With regard to Persian army, the generals tactically placed the strongest men down the middle, while the not so strong soldiers (typically enslaved men) were placed on the flanks. This move by the Persian generals cost them severely because those Persian soldiers on the flanks started to disband the moment the battle got intense. The disintegration of the Persian flanks allowed the Greek soldiers on the flanks to make further inroads into the heart of the Persian army.
In the end, the center of the Greek battle line gave in; however, this allowed those on the wings to surround the Persian army and inflict severe damage on the Persians. One by one, the Persians began to panic. The ensuing panic resulted in the Persians losing their stance, which in turn resulted in several of them perishing.
Why were the Athenians the first to charge in the Battle?
Realizing that he was immensely outnumbered, Greek topmost general, Miltiades decided to take a bold action by charging first. Many historians believe that he did this because the Persian army had made a move that Miltiades mistook for a charge. Others say that the Persian cavalry were poised to sail around Cape Sounion and bypass the Greek army, making way to the undefended city of Athens. Therefore Miltiades was left with no other action than charging first.
Number of deaths
By the close of the battle, ancient historians estimate that about 6,000 Persians were killed while the Greeks lost a minuscule 192 soldiers. The dead Athenian and Plataean soldiers were honored and laid to rest on the battlefield.
Aftermath of the Battle
Realizing that they were outwitted and outmaneuvered by the Greeks, the Persian soldiers ran helter-skelter to their ships. Persian generals then ordered their men to make haste and head for Athens, which was by then without any form of defense. Weary and battle-fatigued, Greek soldiers raced against the Persians, arriving just in time to defend their city. With the same vigor and tenacity, Greek Athenians defended their homeland against the Persian invaders.
After the defeat at Marathon, King Darius desired to attack the Greeks again; however, this plan of his was kept on hold because he had to quell a revolt in Egypt, which erupted around 486 B.C.E.
Darius died shortly after the campaigns in Egypt. The task of revisiting and invading the Greeks fell to his son, Xerxes the Great (also known as Xerxes I).
Historical Importance of the Battle of Marathon
Prior to their defeat at Marathon, the Persians rarely tasted any defeat. Darius had successfully built his Persian army into a fierce and formidable fighting force. Greece’s win showed that even the mightiest of armies can fall, and that resistance if pursued properly could triumph over tyranny.

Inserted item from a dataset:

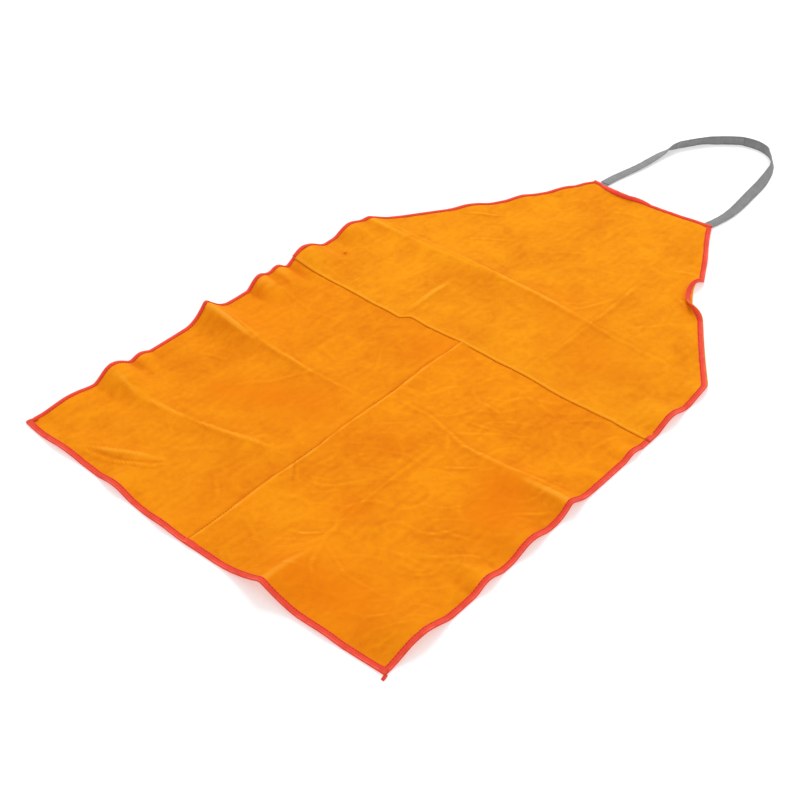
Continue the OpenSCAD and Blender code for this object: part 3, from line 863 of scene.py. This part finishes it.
def leather_material(name, bright, dark, deep, dirt, seed):
    """Split leather: mottled and napped, paler on its ridges, with browner painted shade in its
    creases and along its seams and painted highlights on its seams' folded edges.
    """
    n = Shader(name)
    place = n.attribute("pattern", "Vector")
    place = n.add("VectorMath", {0: place, 1: (seed, seed * 0.37, 0)}, operation="ADD")[0]
    broad = n.noise(place, 9, 3, 0.55, 0.4)
    patches = n.noise(place, 34, 4, 0.6, 0.8)
    mottle = n.noise(place, 150, 5, 0.65, 0.3)
    nap = n.noise(place, 900, 4, 0.7)
    tone = n.math("ADD", n.ramp(broad, 0.3, 0.7, -0.3, 0.3),
                  n.ramp(patches, 0.3, 0.7, -0.25, 0.25))
    tone = n.math("ADD", tone, n.ramp(mottle, 0.3, 0.7, -0.16, 0.16))
    tone = n.math("ADD", tone, n.ramp(nap, 0.25, 0.75, -0.18, 0.18))
    # paler on rubbed ridges, with painted shade in creases and seams and painted highlights on the
    # seams' folded edges
    wear_and_shading = n.attribute("wear_and_shading", "Fac")
    tone = n.math("ADD", tone, n.math("MULTIPLY", wear_and_shading, 0.75))
    tone = n.math("ADD", tone, 0.62, clamp=True)
    colour = n.mix(tone, dark, bright)
    stain_and_highlight = n.math("MULTIPLY", n.attribute("stain_and_highlight", "Fac"), n.ramp(patches, 0.3, 0.6, 0.75, 1.0),
                   clamp=True)
    colour = n.mix(stain_and_highlight, colour, deep)
    colour = n.mix(n.ramp(stain_and_highlight, 0.64, 0.8), colour, dirt)
    # pale orange on rubbed ridges and on the painted highlights of the seams' folded edges
    rubbed_and_highlight = (1.0, 0.44, 0.05, 1)
    colour = n.mix(n.ramp(wear_and_shading, 0.3, 1.0, 0.0, 0.42), colour, rubbed_and_highlight)
    pores = n.add("TexVoronoi", {"Vector": place, "Scale": 230.0}, feature="F1")["Distance"]
    normal = n.bump(patches, 0.30, 0.0025)
    normal = n.bump(mottle, 0.35, 0.0009, normal)
    normal = n.bump(pores, 0.12, 0.0005, normal)
    normal = n.bump(nap, 0.35, 0.0003, normal)
    return n.surface({
        "Base Color": colour, "Roughness": n.ramp(mottle, 0.3, 0.7, 0.78, 0.94),
        "Normal": normal, "Specular IOR Level": 0.05, "Sheen Weight": 0.05,
        "Sheen Roughness": 0.45, "Sheen Tint": (1.0, 0.55, 0.1, 1)})


def woven_material(name, colour, dark, highlight_colour, ribs, picks, strength, seed):
    """Plain woven tape or webbing: ribs along it and picks across it, uneven in colour, with
    painted light and shade and, on the tape, a painted highlight.
    """
    n = Shader(name)
    place = n.attribute("pattern", "Vector")
    parts = n.add("SeparateXYZ", {0: place})
    along = n.math("SINE", n.math("MULTIPLY", parts["X"], picks))
    across = n.math("SINE", n.math("MULTIPLY", parts["Y"], ribs))
    weave = n.math("MULTIPLY", along, across)
    cloud = n.noise(place, 60 + seed, 4, 0.6)
    fuzz = n.noise(place, 1400, 3, 0.7)
    tone = n.math("ADD", n.ramp(cloud, 0.3, 0.7, -0.3, 0.3), n.ramp(fuzz, 0.3, 0.7, -0.2, 0.2))
    tone = n.math("ADD", tone, n.math("MULTIPLY", weave, 0.16))
    # painted shade on the webbing's edges, lap and standing stretch, and on the tape's stitch line
    # and under leg
    tone = n.math("ADD", tone, n.math("MULTIPLY", n.attribute("wear_and_shading", "Fac"), 0.5))
    tone = n.math("ADD", tone, 0.6, clamp=True)
    # painted highlight where the tape turns round the edge, mixed towards highlight_colour
    painted_highlight = n.math("MULTIPLY", n.attribute("stain_and_highlight", "Fac"), n.ramp(cloud, 0.35, 0.6, 0.1, 1.0))
    normal = n.bump(weave, strength, 0.0004)
    normal = n.bump(across, strength * 0.6, 0.0003, normal)
    normal = n.bump(fuzz, 0.25, 0.0002, normal)
    return n.surface({
        "Base Color": n.mix(painted_highlight, n.mix(tone, dark, colour), highlight_colour), "Normal": normal,
        "Roughness": 0.82, "Specular IOR Level": 0.25, "Sheen Weight": 0.15,
        "Sheen Roughness": 0.4})


def thread_material(name, colour, dark):
    """Twisted thread."""
    n = Shader(name)
    place = n.add("TexCoord")["Object"]
    twist = n.add("TexWave", {"Vector": place, "Scale": 900.0, "Distortion": 1.5},
                  wave_type="BANDS", bands_direction="DIAGONAL")["Fac"]
    return n.surface({
        "Base Color": n.mix(twist, dark, colour), "Normal": n.bump(twist, 0.4, 0.0002),
        "Roughness": 0.7, "Specular IOR Level": 0.0})


def shaded(colour, share):
    return tuple(c * share for c in colour[:3]) + (1.0,)


# ---- sizes and colours


def length_setting(name, about, default, low, high):
    return FloatProperty(name=name, description=about, default=default * MM, min=low * MM,
                         max=high * MM, unit="LENGTH")


def colour_setting(name, about, *rgb):
    return FloatVectorProperty(name=name, description=about, default=(*rgb, 1), size=4,
                               subtype="COLOR")


class ApronSettings(PropertyGroup):
    leather_t: length_setting("Leather thickness", "Thickness of the split leather", 1.4, 0.8, 3)
    seam_allow: length_setting("Seam allowance", "Leather turned under at a seam", 12, 6, 20)
    tape_w: length_setting("Tape width", "Width of each leg of the folded tape", 6.3, 3, 16)
    tape_t: length_setting("Tape thickness", "Thickness of the binding tape", 0.6, 0.3, 1.5)
    thread_w: length_setting("Thread width", "Width of one stitch", 0.75, 0.3, 1.5)
    stitch_pitch: length_setting("Stitch pitch", "Distance from stitch to stitch", 4, 2, 8)
    strap_w: length_setting("Strap width", "Width of the neck strap's webbing", 14, 8, 40)
    strap_t: length_setting("Strap thickness", "Thickness of the webbing", 1.2, 0.6, 3)
    mesh_step: length_setting("Mesh step", "Spacing of the leather's mesh", 2.9, 2, 12)
    bib_colour: colour_setting("Bib leather", "Colour of the bib's leather", 0.94, 0.33, 0.006)
    skirt_colour: colour_setting("Skirt leather", "Colour of the skirt", 0.95, 0.308, 0.005)
    tape_colour: colour_setting("Tape", "Colour of the binding tape", 1.0, 0.072, 0.034)
    webbing_colour: colour_setting("Webbing", "Colour of the neck strap", 0.335, 0.335, 0.34)
    floor_colour: colour_setting("Floor", "Colour of the floor", 0.75, 0.75, 0.75)


class APRON_OT_materials(Operator):
    """Make the leather, tape, webbing and thread finishes"""

    bl_idname = "apron.materials"
    bl_label = "Finishes"

    def execute(self, context):
        s = context.scene.apron
        for name, colour, share, seed in (("bib_split", s.bib_colour, 1.0, 3.1),
                                          ("skirt_left_split", s.skirt_colour, 0.99, 7.7),
                                          ("skirt_right_split", s.skirt_colour, 1.0, 11.9)):
            dark = (colour[0] * 0.80, colour[1] * 0.62, colour[2] * 0.6, 1)
            deep = (colour[0] * 0.90, colour[1] * 0.60, colour[2] * 0.4, 1)
            dirt = (colour[0] * 0.45, colour[1] * 0.30, colour[2] * 0.6, 1)
            leather_material(name, shaded(colour, share), shaded(dark, share), deep, dirt, seed)
        # the pale pink (1.0, 0.20, 0.15) is the colour of the tape's painted highlight
        woven_material("woven_tape", tuple(s.tape_colour), shaded(s.tape_colour, 0.72),
                       (1.0, 0.20, 0.15, 1), ribs=2600.0, picks=3400.0, strength=0.25, seed=5)
        woven_material("woven_webbing", tuple(s.webbing_colour), shaded(s.webbing_colour, 0.66),
                       shaded(s.webbing_colour, 1.3), ribs=3600.0, picks=2600.0, strength=0.7,
                       seed=9)
        # the seam thread's dark brown-orange is partly thread colour and partly painted shade
        # along the seam valleys
        thread_material("orange_thread", (0.50, 0.14, 0.003, 1), (0.34, 0.085, 0.002, 1))
        thread_material("red_thread", (0.62, 0.04, 0.02, 1), (0.42, 0.025, 0.015, 1))
        thread_material("grey_thread", (0.22, 0.22, 0.23, 1), (0.13, 0.13, 0.14, 1))
        return {"FINISHED"}


def bend_at_waist(obj):
    spot(0, WAIST + BEND_FROM, 0)
    spot(0, WAIST + WAIST_BEND, 0)
    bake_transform(obj)


class APRON_OT_skirt(Operator):
    """Build the two skirt panels, the seams between them and at the waist"""

    bl_idname = "apron.skirt"
    bl_label = "Skirt"

    def execute(self, context):
        s = context.scene.apron
        panels = [build_skirt_panel(-1), build_skirt_panel(1)]
        pitch, height = s.stitch_pitch / MM, s.leather_t / MM + 0.05
        y = np.linspace(hem_y(0) + 12, WAIST - 4, 200)
        centre = stack(np.full(y.shape, -0.4), y)
        x = np.linspace(-HALF_W + 11, HALF_W - 11, 400)
        waist = stack(x, waist_y(x) - 0.5)
        rows = []
        for node, line in (("centre_seam_thread", centre), ("waist_seam_thread", waist)):
            pairs, ups = row_on(line, 0, 0, height, pitch, 0.6)
            rows.append(stitch_row(node, pairs, ups, s.thread_w, s.thread_w * 0.4,
                                   "orange_thread"))
        for obj in panels + rows:
            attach(obj, "skirt")
        return {"FINISHED"}


class APRON_OT_bib(Operator):
    """Build the bib"""

    bl_idname = "apron.bib"
    bl_label = "Bib"

    def execute(self, context):
        bend_at_waist(build_bib())
        return {"FINISHED"}


class APRON_OT_binding(Operator):
    """Build the tape folded round the edges, and its rows of stitches"""

    bl_idname = "apron.binding"
    bl_label = "Binding"

    def execute(self, context):
        for name in EDGES:
            for obj in (build_tape(name), build_tape_thread(name)):
                if name in ("left_armhole", "right_armhole"):
                    bend_at_waist(obj)
                else:
                    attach(obj, "bib" if name == "bib_top" else "skirt")
        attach(self.tail(), "skirt")
        return {"FINISHED"}

    def tail(self):
        """The loose end of the tape at the hem's right corner, a little frayed."""
        low, high = cut_box("binding_tail")
        cols = np.linspace(low[0] - 0.5, high[0] + 0.3, 9)
        rows = np.linspace(low[1] - 0.6, high[1] + 1.5, 9)
        rng = np.random.default_rng(12)
        fray = rng.uniform(-0.7, 0.5, len(cols))

        def at(i, j):
            down = (rows[j] - low[1]) / (high[1] - low[1])
            y = rows[j] + fray[i] * (j == 0)
            x = cols[i] + 0.8 * (1 - down)
            z = 1.3 + 0.9 * down + 0.15 * np.sin(cols[i] * 2.2)
            pattern = stack(y, cols[i], np.full(i.shape, 400.0))
            # the tail is darker all over
            wear_and_shading, stain_and_highlight = np.full(i.shape, -0.6), np.zeros(i.shape)
            return stack(x, y, z), pattern, wear_and_shading, stain_and_highlight

        two_layers = 1.2
        bm = mapped_grid(len(cols), len(rows), at, two_layers)
        return finished(bm, "binding_tail", "woven_tape")


class APRON_OT_neck_strap(Operator):
    """Build the webbing of the neck strap, its sewn ends and its lap"""

    bl_idname = "apron.neck_strap"
    bl_label = "Neck strap"

    def execute(self, context):
        s = context.scene.apron
        shift = s.strap_t / MM / 2 + 0.025
        for side in ("left", "right"):
            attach(build_tab(side + "_strap_tab"), "bib")
            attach(build_tab_tack(side + "_strap_bartack"), "bib")
        tacks = [build_lap_tack("lap_left_bartack", LAP_FROM + 0.1),
                 build_lap_tack("lap_right_bartack", LAP_TO - 0.3)]
        for tack in tacks:
            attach(tack, "neck_strap")
        for node, start, end, off, x in (
                ("neck_strap_left_length", 0.0, LAP_TO, shift, LEFT_TAB),
                ("neck_strap_right_length", LAP_FROM, float(LAST), -shift, RIGHT_TAB)):
            obj, path, length = build_strap_length(node, start, end, off)
            spot(x, APRON_L, 1)
            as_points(path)
            spot(0, APRON_L + SEAM_GAP, 1)
            spot(0, APRON_L + SEAM_GAP + STRAP_BEND, 1)
            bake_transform(obj)
        return {"FINISHED"}


class APRON_OT_cloth_facts(Operator):
    """Does nothing."""

    bl_idname = "apron.cloth_facts"
    bl_label = "Cloth facts"

    def execute(self, context):
        return {"FINISHED"}


# ---- stage

CAMERA_AT = (928.0, -648.0, 1139.0)
CAMERA_TO = (17.0, 334.0, 0.0)
CAMERA_ROLL = -1.31  # degrees
CAMERA_LENS = 62.6
FLOOR_SIZE = 30
FLOOR_GLOW = 0.36  # keeps the floor white round the apron's shadow
WORLD_STRENGTH = 0.72


def area_light(name, at, size, power):
    """A square lamp that looks at the middle of the row frame."""
    data = bpy.data.lights.new(name, "AREA")
    data.shape, data.size, data.energy = "SQUARE", size, power
    lamp = bpy.data.objects.new(name, data)
    lamp.location = at
    lamp.rotation_mode = "QUATERNION"
    lamp.rotation_quaternion = (-Vector(at)).to_track_quat("-Z", "Y")
    bpy.context.scene.collection.objects.link(lamp)


class APRON_OT_stage(Operator):
    """Set the camera, the floor and soft studio light"""

    bl_idname = "apron.stage"
    bl_label = "Stage"

    def execute(self, context):
        scene = context.scene
        data = bpy.data.cameras.new("camera")
        data.lens, data.sensor_width = CAMERA_LENS, 36
        camera = bpy.data.objects.new("camera", data)
        at, to = Vector(spot(*CAMERA_AT)), Vector(spot(*CAMERA_TO))
        aim = (to - at).to_track_quat("-Z", "Y").to_matrix()
        camera.matrix_world = Matrix.Translation(at) @ (
            aim @ Matrix.Rotation(math.radians(CAMERA_ROLL), 3, "Z")).to_4x4()
        scene.collection.objects.link(camera)
        scene.camera = camera

        bm = bmesh.new()
        bmesh.ops.create_grid(bm, x_segments=1, y_segments=1, size=FLOOR_SIZE)
        mesh = bpy.data.meshes.new("floor")
        bm.to_mesh(mesh)
        bm.free()
        mesh.materials.append(Shader("floor").surface({
            "Base Color": tuple(scene.apron.floor_colour), "Roughness": 0.9,
            "Specular IOR Level": 0.1, "Emission Color": (1, 1, 1, 1),
            "Emission Strength": FLOOR_GLOW}))
        floor = bpy.data.objects.new("floor", mesh)
        scene.collection.objects.link(floor)

        area_light("key", (-1.35, 1.6, 3.0), size=1.3, power=52)
        area_light("fill", (2.6, -1.4, 2.8), size=3.0, power=14)
        world = bpy.data.worlds.new("studio")
        world.use_nodes = True
        background = world.node_tree.nodes["Background"].inputs
        background["Color"].default_value = (1, 1, 1, 1)
        background["Strength"].default_value = WORLD_STRENGTH
        scene.world = world
        scene.view_settings.view_transform = "Standard"
        return {"FINISHED"}


STEPS = ("stage", "materials", "skirt", "bib", "binding", "neck_strap", "cloth_facts")


class APRON_PT_panel(Panel):
    """Lists the apron's sizes, colours and building steps"""

    bl_idname = "APRON_PT_panel"
    bl_label = "Welding apron"
    bl_space_type = "VIEW_3D"
    bl_region_type = "UI"
    bl_category = "Apron"

    def draw(self, context):
        for name in ApronSettings.__annotations__:
            self.layout.prop(context.scene.apron, name)
        for step in STEPS:
            self.layout.operator("apron." + step)


CLASSES = (ApronSettings, APRON_OT_materials, APRON_OT_skirt, APRON_OT_bib, APRON_OT_binding,
           APRON_OT_neck_strap, APRON_OT_cloth_facts, APRON_OT_stage, APRON_PT_panel)


def register():
    for cls in CLASSES:
        bpy.utils.register_class(cls)
    bpy.types.Scene.apron = PointerProperty(type=ApronSettings)


def unregister():
    del bpy.types.Scene.apron
    for cls in reversed(CLASSES):
        bpy.utils.unregister_class(cls)


def main():
    register()
    for step in STEPS:
        getattr(bpy.ops.apron, step)()


if __name__ == "__main__":
    main()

Another significant lesson that the Athenians drew from Marathon was that they knew that the Spartans were not the most reliable of allies. The Greeks started to hold a strong belief that they could securely defend themselves from any army that sought to do them harm.
Most importantly, the Battle of Marathon served as a vital pillar upon which the entire Classical Greek civilization was built. It became symbolic for what could be achieved with high sense of self-belief, confidence and unity within a nation. Obviously, Greek civilization is what ended up forming a crucible in which the bulk part of our Western civilization was brewed, influencing all of the Mediterranean and European history for two millennia. Had the Greeks not won, we shudder to think whether the “golden age” of Athens would ever have rose to such heights that it attained.

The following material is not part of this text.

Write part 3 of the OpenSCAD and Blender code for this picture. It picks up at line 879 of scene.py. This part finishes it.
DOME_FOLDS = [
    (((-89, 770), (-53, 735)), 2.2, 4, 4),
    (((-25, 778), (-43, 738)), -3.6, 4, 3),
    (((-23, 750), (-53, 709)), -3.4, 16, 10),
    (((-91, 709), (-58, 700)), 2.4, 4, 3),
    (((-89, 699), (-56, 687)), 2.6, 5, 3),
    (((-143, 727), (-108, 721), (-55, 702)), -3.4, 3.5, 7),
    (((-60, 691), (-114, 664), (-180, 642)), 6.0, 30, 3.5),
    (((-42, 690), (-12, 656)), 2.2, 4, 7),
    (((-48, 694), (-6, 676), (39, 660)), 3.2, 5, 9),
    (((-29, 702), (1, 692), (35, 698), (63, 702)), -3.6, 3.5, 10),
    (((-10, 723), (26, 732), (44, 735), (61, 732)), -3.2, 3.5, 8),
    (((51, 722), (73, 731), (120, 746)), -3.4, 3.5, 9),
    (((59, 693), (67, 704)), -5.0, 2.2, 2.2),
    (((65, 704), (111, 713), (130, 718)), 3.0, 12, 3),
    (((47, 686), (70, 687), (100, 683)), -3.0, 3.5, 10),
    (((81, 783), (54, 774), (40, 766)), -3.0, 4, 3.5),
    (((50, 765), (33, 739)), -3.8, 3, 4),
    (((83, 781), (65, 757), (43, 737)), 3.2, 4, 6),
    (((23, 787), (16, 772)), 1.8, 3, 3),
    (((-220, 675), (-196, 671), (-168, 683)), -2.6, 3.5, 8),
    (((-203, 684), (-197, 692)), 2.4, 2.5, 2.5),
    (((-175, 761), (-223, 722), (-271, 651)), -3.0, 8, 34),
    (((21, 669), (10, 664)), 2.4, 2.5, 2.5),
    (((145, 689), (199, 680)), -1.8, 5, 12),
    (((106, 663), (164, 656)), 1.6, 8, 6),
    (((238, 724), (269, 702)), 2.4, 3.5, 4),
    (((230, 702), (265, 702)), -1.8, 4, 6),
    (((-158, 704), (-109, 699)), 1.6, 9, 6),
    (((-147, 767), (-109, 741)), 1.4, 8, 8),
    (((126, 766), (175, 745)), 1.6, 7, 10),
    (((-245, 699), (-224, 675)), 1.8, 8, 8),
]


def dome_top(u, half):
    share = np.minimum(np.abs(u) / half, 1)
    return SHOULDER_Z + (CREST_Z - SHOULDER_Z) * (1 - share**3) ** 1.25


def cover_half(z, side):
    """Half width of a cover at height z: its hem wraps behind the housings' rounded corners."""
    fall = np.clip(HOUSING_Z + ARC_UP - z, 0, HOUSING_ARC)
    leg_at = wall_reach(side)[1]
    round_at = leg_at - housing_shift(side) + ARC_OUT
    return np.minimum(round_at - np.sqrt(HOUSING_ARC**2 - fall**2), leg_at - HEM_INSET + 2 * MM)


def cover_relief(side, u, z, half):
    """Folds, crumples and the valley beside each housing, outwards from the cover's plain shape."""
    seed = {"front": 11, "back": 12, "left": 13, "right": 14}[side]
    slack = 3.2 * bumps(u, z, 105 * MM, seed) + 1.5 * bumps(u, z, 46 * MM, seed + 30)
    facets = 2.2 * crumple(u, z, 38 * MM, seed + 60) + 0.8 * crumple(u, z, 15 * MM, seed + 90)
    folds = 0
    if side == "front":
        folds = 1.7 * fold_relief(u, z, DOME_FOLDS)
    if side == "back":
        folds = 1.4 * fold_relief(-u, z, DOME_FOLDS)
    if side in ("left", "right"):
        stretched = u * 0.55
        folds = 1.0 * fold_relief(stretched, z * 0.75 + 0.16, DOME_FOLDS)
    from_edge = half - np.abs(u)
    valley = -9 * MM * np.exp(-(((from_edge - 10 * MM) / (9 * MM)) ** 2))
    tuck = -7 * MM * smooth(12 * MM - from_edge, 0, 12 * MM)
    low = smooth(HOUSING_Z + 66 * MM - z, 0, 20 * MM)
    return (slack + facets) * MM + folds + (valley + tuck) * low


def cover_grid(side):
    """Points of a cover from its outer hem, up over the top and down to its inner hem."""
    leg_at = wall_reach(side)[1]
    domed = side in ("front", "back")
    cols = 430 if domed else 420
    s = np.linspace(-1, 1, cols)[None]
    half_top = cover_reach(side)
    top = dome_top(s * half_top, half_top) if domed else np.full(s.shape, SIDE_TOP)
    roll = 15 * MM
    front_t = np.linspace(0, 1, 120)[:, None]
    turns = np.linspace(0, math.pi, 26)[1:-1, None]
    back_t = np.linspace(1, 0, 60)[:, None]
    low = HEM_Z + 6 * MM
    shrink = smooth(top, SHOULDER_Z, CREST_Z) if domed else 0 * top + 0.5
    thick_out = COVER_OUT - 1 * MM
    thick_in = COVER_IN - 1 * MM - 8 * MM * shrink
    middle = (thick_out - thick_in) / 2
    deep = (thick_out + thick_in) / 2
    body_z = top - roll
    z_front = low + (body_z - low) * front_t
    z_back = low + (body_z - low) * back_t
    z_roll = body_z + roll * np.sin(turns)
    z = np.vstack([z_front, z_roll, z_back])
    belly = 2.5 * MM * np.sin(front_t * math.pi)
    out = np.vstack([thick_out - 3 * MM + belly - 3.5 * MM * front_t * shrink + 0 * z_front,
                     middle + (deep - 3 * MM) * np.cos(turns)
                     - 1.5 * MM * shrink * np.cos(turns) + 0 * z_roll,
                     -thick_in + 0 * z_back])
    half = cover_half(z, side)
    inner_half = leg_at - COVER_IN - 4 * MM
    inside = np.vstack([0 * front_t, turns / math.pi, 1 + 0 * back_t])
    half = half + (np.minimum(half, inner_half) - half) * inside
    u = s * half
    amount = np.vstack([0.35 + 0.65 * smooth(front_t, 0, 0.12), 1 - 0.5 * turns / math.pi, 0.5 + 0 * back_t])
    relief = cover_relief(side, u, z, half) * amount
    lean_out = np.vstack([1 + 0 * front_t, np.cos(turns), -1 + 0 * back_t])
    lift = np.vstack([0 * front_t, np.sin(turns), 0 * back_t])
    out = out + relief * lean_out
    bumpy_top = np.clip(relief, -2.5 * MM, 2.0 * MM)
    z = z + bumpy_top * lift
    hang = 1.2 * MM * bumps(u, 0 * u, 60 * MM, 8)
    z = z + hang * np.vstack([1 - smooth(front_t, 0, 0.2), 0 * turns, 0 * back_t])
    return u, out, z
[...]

From the Persian perspective, the Greek city-states represented a threat to the stability of the Persian Empire. The Persian generals believed that were Greek’s interference in the affairs of Persia go unchecked, the Persian Empire would go on to fall. Darius’ goal was to make an example of the Greeks and show to the world what could happen to anyone that dared defy the Persian Empire.
What factors contributed to Greece’s victory at the Battle of Marathon?
In addition to thinning out their army formation to make it long in length as the Persians, the victory secured by the Greeks was down to a host of factors. Some historians have claimed that the Greeks had better battle tactics and fighting prowess than the Persians.
Other military scholars have stated that the Greeks had better equipment and battle gear. Thus, instead of wearing bronze armors, the Greeks went in for lighter materials such as leather and linen. Above all, courage has been described as the single most important contributing factor in ancient Greece’s win at the battle of Marathon.
On that the day, the Greeks were simply more determined to vanquish the forces of tyranny and suppression. On the other hand, the Persians may have grossly underestimated the resolve and strength of the Greeks.
Pheidippides – the Greek Marathon Runner
An Athenian messenger was dispatched to Athens to inform the unprotected Athenians of the victory against the Persians. Prior to the battle, the women, children and old people in Athens were instructed to kill themselves if Miltiades and his men lost the battle. They believed death by suicide was a much better fate than the immense torture that the Persians would have inflicted on the city were it to go down. Therefore, the messenger’s task was to inform the Athenians of the victory.
It is believed that the messenger ran, nonstop, from the bay of Marathon all the way to Athens. Ancient historians estimate that Pheidippides clocked a distance of about 25 miles (40 kilometers). Shortly after announcing the glorious win of the Athenians, Pheidippides collapsed due to exhaustion. Before he died, the myth states that Pheidippides bellowed out “nenikēkamen!”, which translates into “we have won”.
Many historians have disputed the authenticity of this event. At best it was a massive embellishment made by the Greeks to accentuate the epic nature of the Battle of Marathon. Regardless, several centuries later, the legendary distance ran by Pheidippides (Phidippides) is what has metamorphosed into the modern marathon foot race.
The famous ancient historian Herodotus states that Pheidippides was actually tasked to deliver a message to the Spartans, soliciting their help in defending against the Persians. Herodotus goes on to say that Pheidippides spent about a day or two running from Athens to Sparta, covering a distance of about 150 miles (240 km).